The highlights are harder to measure because the successes can sometimes occur on a small scale. On any given day the highlights of my job could be filing a police report, having a meaningful conversation, or transferring a patient with chronic schizophrenia to an appropriate facility. Working on a collaborative team of professionals continues to be one of the best parts of the job. Additionally, the pay in medical facilities tends to be higher than in other social work areas which can be a real incentive to go into the field.
[OnlineMSWPrograms.com] What are the most challenging aspects of your job? How do you recommend students who wish to enter psychiatric social work prepare themselves to face these challenges?
[Lynsey Clark, ASW] For me I have never found the needs of my patients to be the challenge; rather, connecting my patients with a finite amount of resources has always been the most frustrating part of my work. Additionally, process and structural problems of the way social and mental health services are distributed, managed and funded are equally as frustrating. I believe the largest asset a student can possess is a commitment to the patients and really good self care.

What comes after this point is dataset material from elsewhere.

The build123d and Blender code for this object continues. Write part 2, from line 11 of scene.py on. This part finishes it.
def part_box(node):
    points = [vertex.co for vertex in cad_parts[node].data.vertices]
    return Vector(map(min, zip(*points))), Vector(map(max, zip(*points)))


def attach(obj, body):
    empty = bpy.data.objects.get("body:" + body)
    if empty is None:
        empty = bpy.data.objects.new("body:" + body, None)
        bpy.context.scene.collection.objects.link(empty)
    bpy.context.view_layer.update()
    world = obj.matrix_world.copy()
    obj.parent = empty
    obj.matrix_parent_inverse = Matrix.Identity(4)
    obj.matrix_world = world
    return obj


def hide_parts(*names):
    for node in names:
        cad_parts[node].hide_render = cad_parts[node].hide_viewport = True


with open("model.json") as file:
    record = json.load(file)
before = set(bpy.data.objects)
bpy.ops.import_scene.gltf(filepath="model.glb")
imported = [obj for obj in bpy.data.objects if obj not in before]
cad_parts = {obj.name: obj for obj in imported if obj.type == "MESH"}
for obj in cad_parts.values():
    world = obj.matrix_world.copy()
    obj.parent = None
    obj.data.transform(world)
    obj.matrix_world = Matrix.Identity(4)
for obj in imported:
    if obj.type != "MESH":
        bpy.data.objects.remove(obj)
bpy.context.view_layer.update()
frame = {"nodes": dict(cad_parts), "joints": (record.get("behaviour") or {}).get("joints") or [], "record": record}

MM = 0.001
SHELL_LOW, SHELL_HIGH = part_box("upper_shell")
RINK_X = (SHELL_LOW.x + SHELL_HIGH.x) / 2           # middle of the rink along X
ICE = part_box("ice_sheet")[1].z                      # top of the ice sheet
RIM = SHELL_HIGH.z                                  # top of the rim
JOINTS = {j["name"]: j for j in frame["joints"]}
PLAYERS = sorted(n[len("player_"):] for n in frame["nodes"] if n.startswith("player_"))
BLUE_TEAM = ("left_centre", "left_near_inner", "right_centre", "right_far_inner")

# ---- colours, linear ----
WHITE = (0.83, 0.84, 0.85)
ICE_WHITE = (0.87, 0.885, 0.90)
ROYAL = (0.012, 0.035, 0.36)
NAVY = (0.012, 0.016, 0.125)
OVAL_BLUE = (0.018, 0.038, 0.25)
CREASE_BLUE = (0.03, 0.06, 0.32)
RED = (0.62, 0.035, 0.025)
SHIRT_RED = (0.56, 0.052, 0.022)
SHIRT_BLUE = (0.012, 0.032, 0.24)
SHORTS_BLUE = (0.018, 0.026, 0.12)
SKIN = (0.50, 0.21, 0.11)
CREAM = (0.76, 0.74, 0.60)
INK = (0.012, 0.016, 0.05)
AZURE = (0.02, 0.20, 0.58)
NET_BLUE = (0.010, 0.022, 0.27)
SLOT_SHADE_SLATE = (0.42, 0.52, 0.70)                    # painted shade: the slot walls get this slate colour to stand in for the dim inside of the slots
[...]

There are other challenges that I believe can only be learned through experience. It’s hard to describe how to prepare for watching a patient be restrained, a child receive sedation, the assaults that can be witnessed that make the job hazardous. Being aware, knowing safety precautions is vital for keeping safe and keeping the unit safe for others.
[OnlineMSWPrograms.com] For MSW students who are interested in becoming psychiatric social workers, what advice can you give them about optimally preparing for this field while pursuing their degree? Do you have any additional advice you would like to give current and prospective students who are interested in medical social work and/or psychiatric social work?

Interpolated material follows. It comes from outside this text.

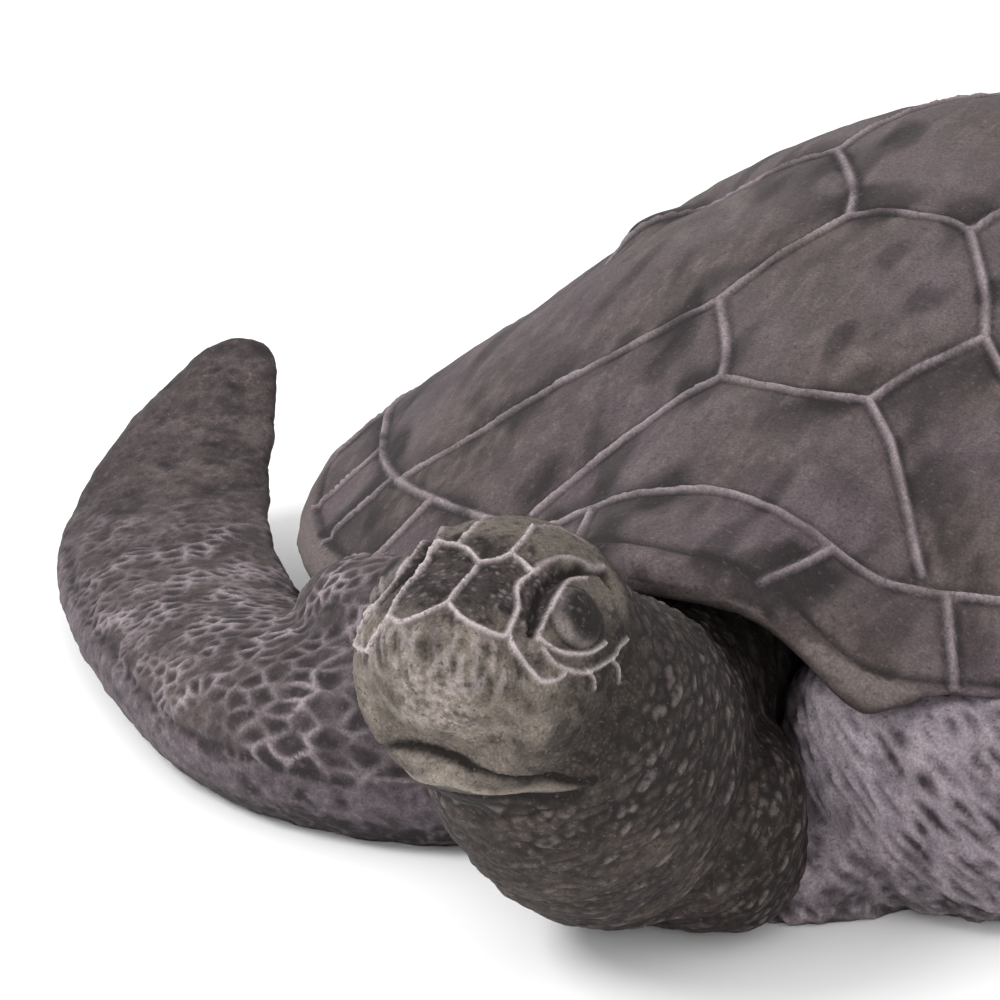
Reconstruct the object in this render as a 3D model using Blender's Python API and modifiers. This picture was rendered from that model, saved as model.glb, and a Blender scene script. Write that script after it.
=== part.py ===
"""Sea turtle statue: one casting, modelled in metres, +Z up, head towards -Y.

The origin is on the ground under the middle of the carapace. The animal's left is +X.
Soft bulks for the shell, body, neck, head and flippers are fused into one skin, then the
seams of the shell, the plates of the head, the eyes and the mouth are carved into it.
"""

import math

import bmesh
import bpy
import numpy as np
from mathutils import Vector
from mathutils.kdtree import KDTree

# Driving dimensions of the shell.
SHELL_LENGTH = 0.600
SHELL_WIDTH = 0.478
SHELL_HEIGHT = 0.2045
SHELL_PEAK_BACK = 0.075
DOME_POWER = 1.80
SHOULDER_SWELL = 0.045
RIM_FRONT = 0.100
RIM_SIDE = 0.060
RIM_BACK = 0.058
NUCHAL_ARCH = 0.035
NUCHAL_SPREAD = 0.28
NUCHAL_FADE = 5.0
NUCHAL_NOTCH = 0.010
RIM_ROLL_HEIGHT = 0.0095
RIM_ROLL_WIDTH = 0.0070

# Sizes of the body under the shell.
BODY_WIDTH = 0.390
BODY_LENGTH = 0.490
BODY_DEPTH = 0.110
BODY_CENTRE_Y = 0.012
BODY_CENTRE_Z = 0.042

# Where the head is held, and its turn.
HEAD_CENTRE = (-0.017, -0.390, 0.131)
HEAD_PITCH = math.radians(14)
HEAD_YAW = math.radians(-2)

# The left front flipper lies further back than the right one.
LEFT_SET_BACK = 0.050
LEFT_SET_BACK_OVER = 0.075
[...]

[Lynsey Clark, ASW] I believe that having internships in medical facilities is the best advantage for selling oneself during interviews first out of school. Advocating for yourself while you are in school to get those internships is important. I received very good advice from a coworker: it’s your education, make sure you are engaged in it and obtaining the skills you need to succeed when you graduate. There were people in my program who did not enjoy or gain much experience in their internships. Instead of vocalizing their concerns they tried to make the best of it. Graduate school internships are important for all future jobs so don’t make the best of it if it’s not working. Get the internship that will help you get the job when you graduate, and advocate for your education.
Another piece of advice I found useful is to consider every person you meet in school a potential future coworker. The friends I made in graduate school became the people who helped me find employment leads and at least one instance helped me to find a job. The people whom I went to school with who were rude to others in class are also people I know I would never recommend if they applied to a department I was employed in.
Finally, I would advise students to remember that their first job out of school does not have to be the place they spend their entire career. It is an opportunity for learning and growth for future positions.
Thank you Ms. Clark for your time and insights into psychiatric social work.